***** DATA EXCERPTS

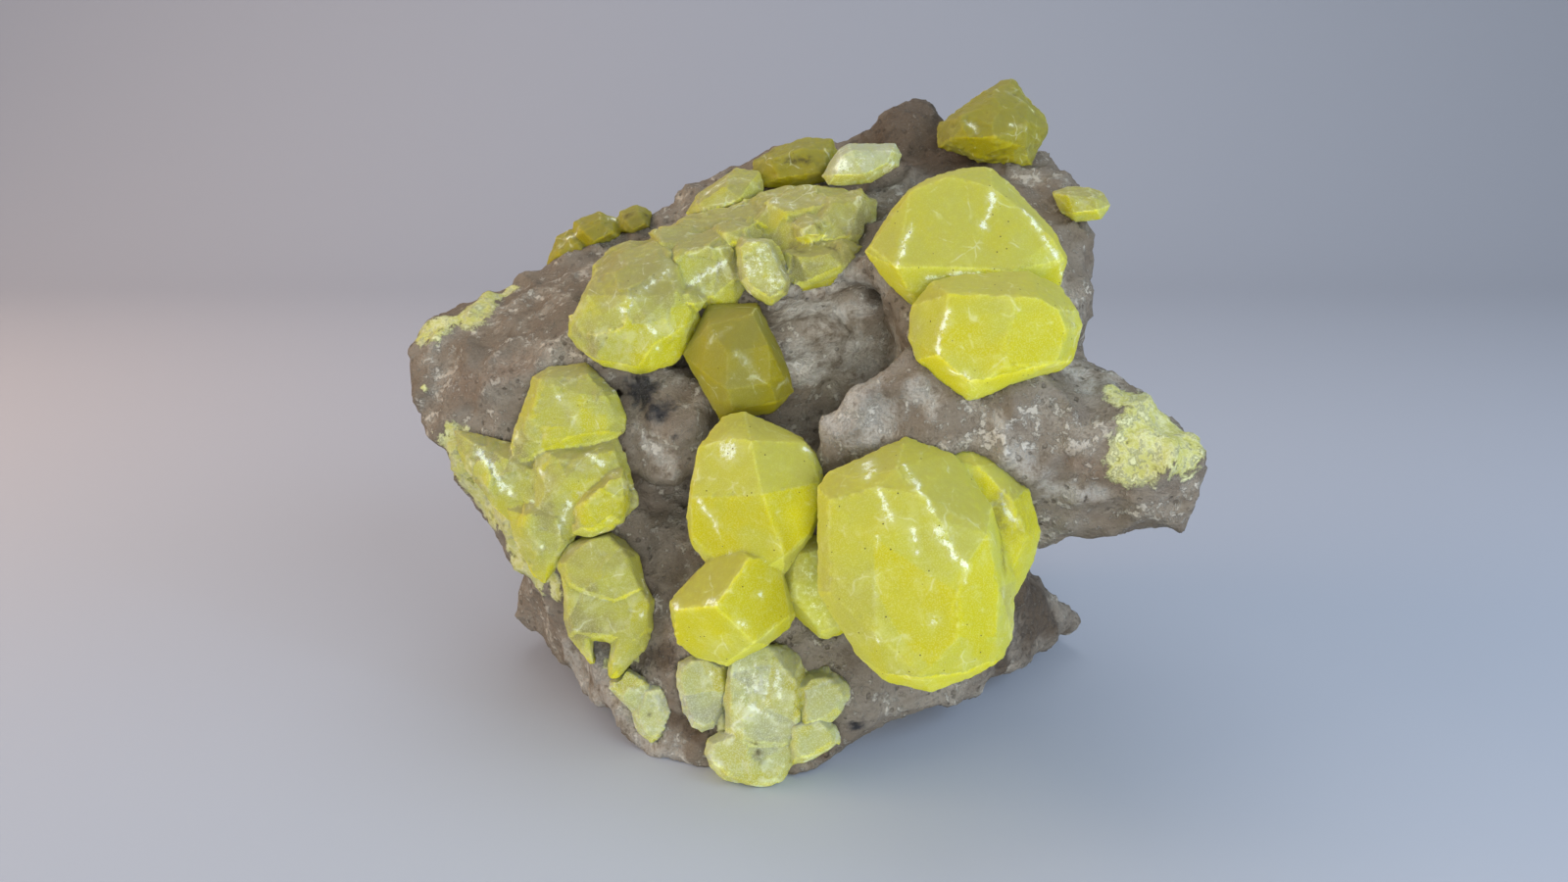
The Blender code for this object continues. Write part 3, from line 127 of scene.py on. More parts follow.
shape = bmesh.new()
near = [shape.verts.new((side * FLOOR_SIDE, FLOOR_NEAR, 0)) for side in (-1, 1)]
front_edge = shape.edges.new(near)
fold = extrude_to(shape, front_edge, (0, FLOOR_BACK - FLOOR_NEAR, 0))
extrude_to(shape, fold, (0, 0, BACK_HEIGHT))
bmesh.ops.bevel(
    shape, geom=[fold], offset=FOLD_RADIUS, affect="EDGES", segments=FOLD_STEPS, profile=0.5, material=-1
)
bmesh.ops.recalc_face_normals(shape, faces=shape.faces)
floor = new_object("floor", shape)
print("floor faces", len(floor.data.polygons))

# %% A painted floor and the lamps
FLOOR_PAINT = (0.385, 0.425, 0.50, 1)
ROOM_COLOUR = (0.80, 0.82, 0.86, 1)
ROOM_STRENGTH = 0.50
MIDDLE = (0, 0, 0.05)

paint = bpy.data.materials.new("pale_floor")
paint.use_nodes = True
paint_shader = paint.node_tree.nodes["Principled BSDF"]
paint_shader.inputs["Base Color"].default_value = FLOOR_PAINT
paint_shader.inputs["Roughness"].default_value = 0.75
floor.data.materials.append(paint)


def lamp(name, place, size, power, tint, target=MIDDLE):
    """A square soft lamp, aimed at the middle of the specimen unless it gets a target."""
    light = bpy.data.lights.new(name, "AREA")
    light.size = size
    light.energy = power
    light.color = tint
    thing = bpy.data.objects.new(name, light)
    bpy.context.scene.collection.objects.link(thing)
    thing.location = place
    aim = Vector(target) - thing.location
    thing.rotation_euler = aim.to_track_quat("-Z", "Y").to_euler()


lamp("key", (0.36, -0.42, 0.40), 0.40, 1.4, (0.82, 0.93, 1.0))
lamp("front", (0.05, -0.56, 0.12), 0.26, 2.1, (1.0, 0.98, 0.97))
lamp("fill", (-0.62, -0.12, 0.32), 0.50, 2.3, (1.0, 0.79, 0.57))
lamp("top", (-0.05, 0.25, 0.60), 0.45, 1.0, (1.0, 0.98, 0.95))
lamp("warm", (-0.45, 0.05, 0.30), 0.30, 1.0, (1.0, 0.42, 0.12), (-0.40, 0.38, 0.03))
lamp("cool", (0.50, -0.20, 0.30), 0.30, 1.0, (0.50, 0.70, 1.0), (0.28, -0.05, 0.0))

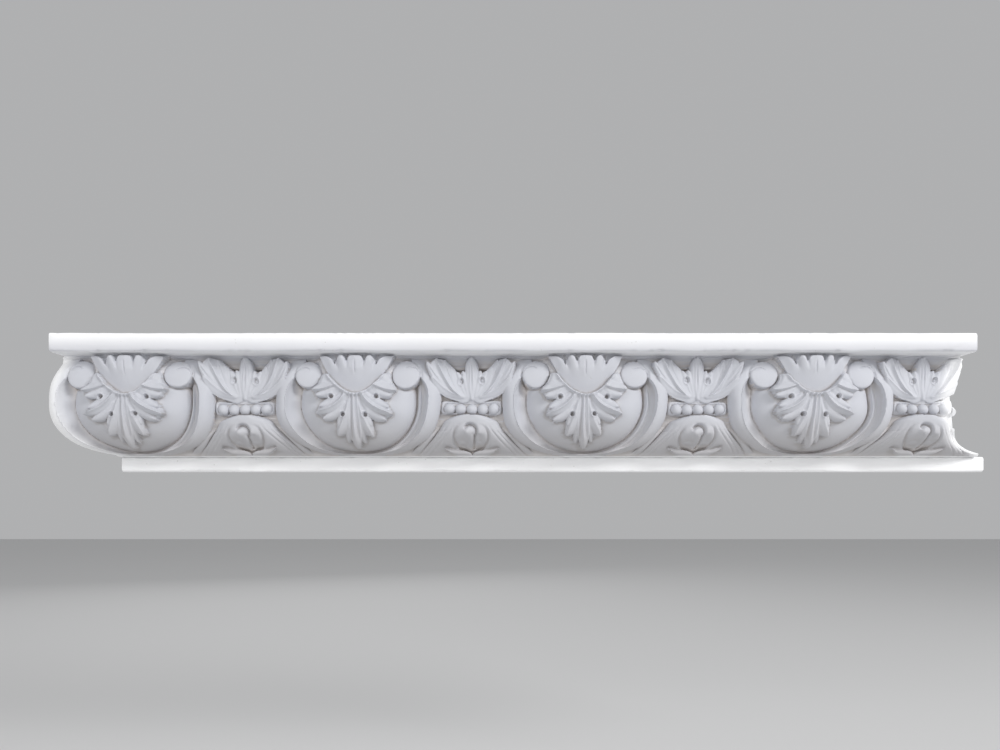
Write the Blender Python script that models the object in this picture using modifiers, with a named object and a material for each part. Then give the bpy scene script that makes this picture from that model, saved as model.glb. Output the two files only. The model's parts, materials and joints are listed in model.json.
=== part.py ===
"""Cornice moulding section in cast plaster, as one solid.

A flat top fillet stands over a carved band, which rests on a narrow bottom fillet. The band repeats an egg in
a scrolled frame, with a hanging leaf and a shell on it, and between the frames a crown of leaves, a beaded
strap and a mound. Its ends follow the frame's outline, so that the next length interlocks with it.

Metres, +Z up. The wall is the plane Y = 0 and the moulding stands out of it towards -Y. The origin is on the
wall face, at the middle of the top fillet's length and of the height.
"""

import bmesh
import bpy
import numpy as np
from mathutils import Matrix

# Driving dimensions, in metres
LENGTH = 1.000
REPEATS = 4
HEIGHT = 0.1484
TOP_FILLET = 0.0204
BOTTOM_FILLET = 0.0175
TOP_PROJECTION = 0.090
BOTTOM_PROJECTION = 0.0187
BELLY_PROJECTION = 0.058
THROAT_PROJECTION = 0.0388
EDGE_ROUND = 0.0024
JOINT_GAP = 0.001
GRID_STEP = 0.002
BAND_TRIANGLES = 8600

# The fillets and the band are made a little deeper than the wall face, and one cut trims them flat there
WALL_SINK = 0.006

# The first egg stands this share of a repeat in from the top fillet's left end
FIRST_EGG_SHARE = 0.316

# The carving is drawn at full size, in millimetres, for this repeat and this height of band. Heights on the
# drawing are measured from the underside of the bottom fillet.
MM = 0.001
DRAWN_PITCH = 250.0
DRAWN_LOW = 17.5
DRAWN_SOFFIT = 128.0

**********

◆ WORK TO COMPLETE: From the listing above, reproduce all the lines exactly.

◆ OUTPUT BELOW:
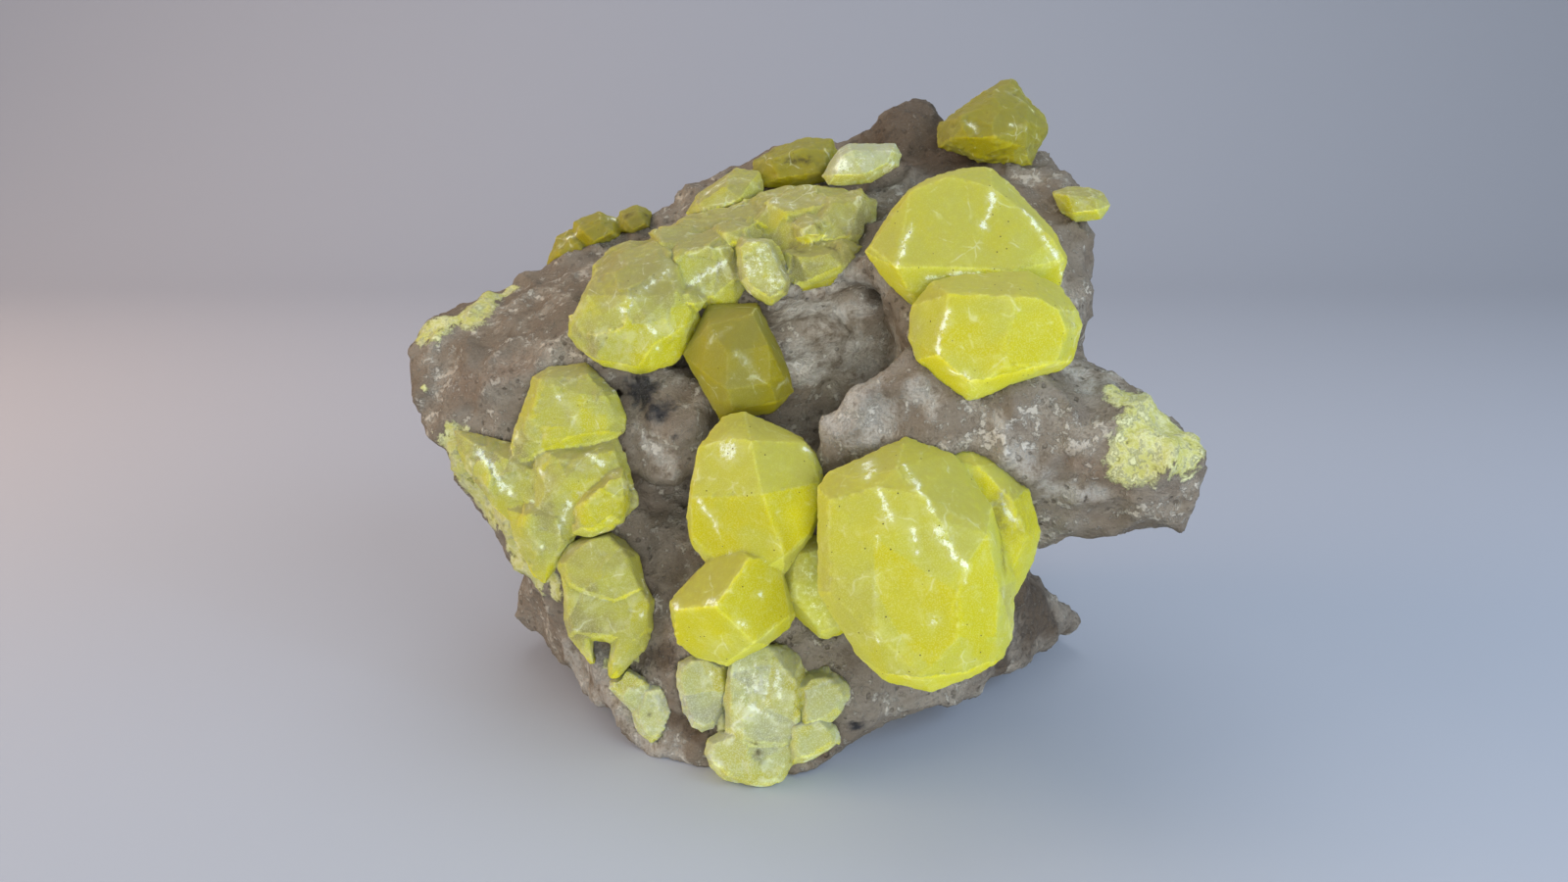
The Blender code for this object continues. Write part 3, from line 127 of scene.py on. More parts follow.
shape = bmesh.new()
near = [shape.verts.new((side * FLOOR_SIDE, FLOOR_NEAR, 0)) for side in (-1, 1)]
front_edge = shape.edges.new(near)
fold = extrude_to(shape, front_edge, (0, FLOOR_BACK - FLOOR_NEAR, 0))
extrude_to(shape, fold, (0, 0, BACK_HEIGHT))
bmesh.ops.bevel(
    shape, geom=[fold], offset=FOLD_RADIUS, affect="EDGES", segments=FOLD_STEPS, profile=0.5, material=-1
)
bmesh.ops.recalc_face_normals(shape, faces=shape.faces)
floor = new_object("floor", shape)
print("floor faces", len(floor.data.polygons))

# %% A painted floor and the lamps
FLOOR_PAINT = (0.385, 0.425, 0.50, 1)
ROOM_COLOUR = (0.80, 0.82, 0.86, 1)
ROOM_STRENGTH = 0.50
MIDDLE = (0, 0, 0.05)

paint = bpy.data.materials.new("pale_floor")
paint.use_nodes = True
paint_shader = paint.node_tree.nodes["Principled BSDF"]
paint_shader.inputs["Base Color"].default_value = FLOOR_PAINT
paint_shader.inputs["Roughness"].default_value = 0.75
floor.data.materials.append(paint)


def lamp(name, place, size, power, tint, target=MIDDLE):
    """A square soft lamp, aimed at the middle of the specimen unless it gets a target."""
    light = bpy.data.lights.new(name, "AREA")
    light.size = size
    light.energy = power
    light.color = tint
    thing = bpy.data.objects.new(name, light)
    bpy.context.scene.collection.objects.link(thing)
    thing.location = place
    aim = Vector(target) - thing.location
    thing.rotation_euler = aim.to_track_quat("-Z", "Y").to_euler()


lamp("key", (0.36, -0.42, 0.40), 0.40, 1.4, (0.82, 0.93, 1.0))
lamp("front", (0.05, -0.56, 0.12), 0.26, 2.1, (1.0, 0.98, 0.97))
lamp("fill", (-0.62, -0.12, 0.32), 0.50, 2.3, (1.0, 0.79, 0.57))
lamp("top", (-0.05, 0.25, 0.60), 0.45, 1.0, (1.0, 0.98, 0.95))
lamp("warm", (-0.45, 0.05, 0.30), 0.30, 1.0, (1.0, 0.42, 0.12), (-0.40, 0.38, 0.03))
lamp("cool", (0.50, -0.20, 0.30), 0.30, 1.0, (0.50, 0.70, 1.0), (0.28, -0.05, 0.0))

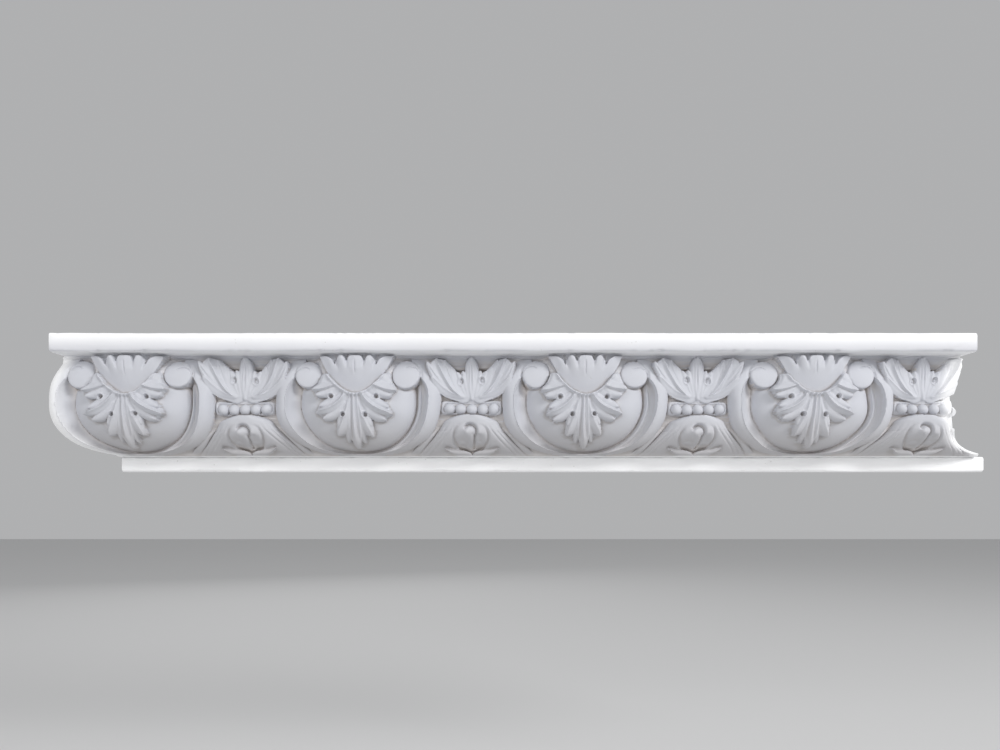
Write the Blender Python script that models the object in this picture using modifiers, with a named object and a material for each part. Then give the bpy scene script that makes this picture from that model, saved as model.glb. Output the two files only. The model's parts, materials and joints are listed in model.json.
=== part.py ===
"""Cornice moulding section in cast plaster, as one solid.

A flat top fillet stands over a carved band, which rests on a narrow bottom fillet. The band repeats an egg in
a scrolled frame, with a hanging leaf and a shell on it, and between the frames a crown of leaves, a beaded
strap and a mound. Its ends follow the frame's outline, so that the next length interlocks with it.

Metres, +Z up. The wall is the plane Y = 0 and the moulding stands out of it towards -Y. The origin is on the
wall face, at the middle of the top fillet's length and of the height.
"""

import bmesh
import bpy
import numpy as np
from mathutils import Matrix

# Driving dimensions, in metres
LENGTH = 1.000
REPEATS = 4
HEIGHT = 0.1484
TOP_FILLET = 0.0204
BOTTOM_FILLET = 0.0175
TOP_PROJECTION = 0.090
BOTTOM_PROJECTION = 0.0187
BELLY_PROJECTION = 0.058
THROAT_PROJECTION = 0.0388
EDGE_ROUND = 0.0024
JOINT_GAP = 0.001
GRID_STEP = 0.002
BAND_TRIANGLES = 8600

# The fillets and the band are made a little deeper than the wall face, and one cut trims them flat there
WALL_SINK = 0.006

# The first egg stands this share of a repeat in from the top fillet's left end
FIRST_EGG_SHARE = 0.316

# The carving is drawn at full size, in millimetres, for this repeat and this height of band. Heights on the
# drawing are measured from the underside of the bottom fillet.
MM = 0.001
DRAWN_PITCH = 250.0
DRAWN_LOW = 17.5
DRAWN_SOFFIT = 128.0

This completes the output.